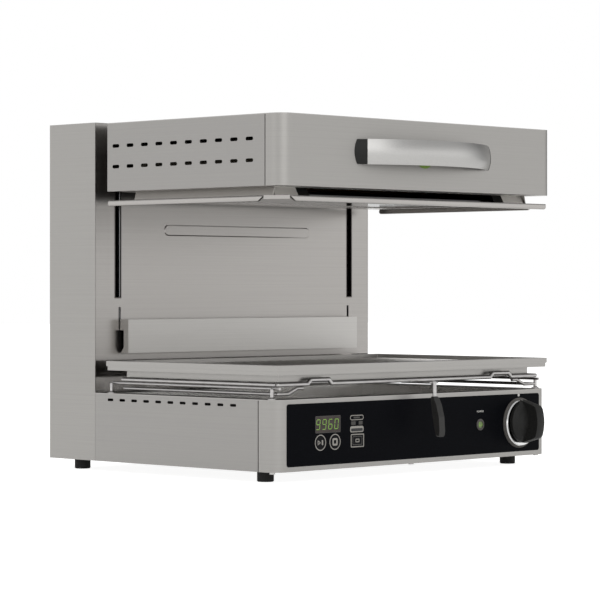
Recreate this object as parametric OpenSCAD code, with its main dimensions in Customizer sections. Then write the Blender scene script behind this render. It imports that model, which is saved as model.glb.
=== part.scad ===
// Salamander grill: a heated head that slides up and down a rear column,
// above a tray on a wire rack. The origin lies on the table under the middle
// of the whole outline. X runs to the right, Y to the rear and Z up.

/* [Overall] */
// Width of head, base and column
body_w = 600; // [560:5:700]
// Depth from the front face of the head to the back of the column
body_d = 494; // [490:1:540]
// Height from the table to the top of the column
body_h = 520.6; // [516:0.2:560]
// Thickness of the steel sheet
sheet = 1.2; // [0.8:0.1:1.5]
// Plan radius of the front corners of head and base
corner_r = 21; // [14:1:26]
// Width of the seam between a fascia and the side panel behind it
seam = 1.5; // [0.8:0.1:3]
// Gap between pieces that lie beside each other
gap = 0.3; // [0.2:0.05:0.4]
// Radial clearance of a shaft or bush in its hole
run_fit = 0.05; // [0.02:0.01:0.1]

/* [Feet] */
// Radius of a rubber foot
foot_r = 12; // [8:1:16]
// Height of a rubber foot
foot_h = 15.9; // [10:0.1:25]
// Distance of the foot centres from the side of the body
foot_in_x = 32.8; // [28:0.1:60]
// Distance of the front feet behind the front of the base
foot_front_in = 53.2; // [40:0.1:90]
// Distance of the rear feet in front of the back of the column
foot_rear_in = 37.9; // [30:0.1:60]

/* [Base] */
// Distance of the base's front behind the head's front
base_setback = 10.7; // [6:0.1:16]
// Height of the base above the feet
base_h = 101.5; // [98:0.5:120]
// How far the front fascia wraps along the side
base_wrap = 34.2; // [30:0.1:44]
// Number of vent slots in each side panel of the base
base_vent_n = 11; // [3:1:12]
// Length of a vent slot of the base
base_vent_len = 12.5; // [8:0.5:16]
// Height of a vent slot of the base
base_vent_h = 4; // [2:0.5:6]
// Distance of the first vent slot behind the front of the base
base_vent_first = 85.2; // [60:0.1:100]
// Distance of the last vent slot in front of the column
base_vent_last = 34.4; // [20:0.1:60]
// Distance of the vent row below the top of the base
base_vent_drop = 9.6; // [7:0.1:20]
// Width of the flat rim round the drip well
well_rim = 27; // [22:1:40]
// Depth of the drip well
well_depth = 20; // [10:1:28]

/* [Control panel] */
// Height of the control panel
panel_h = 88.2; // [84:0.2:92]
// Distance of the control panel above the bottom of the base
panel_up = 6.9; // [4:0.1:9]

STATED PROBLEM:
Count each line above in which the string "behind" appears, then state only the total.

EXERCISE RESPONSE:
5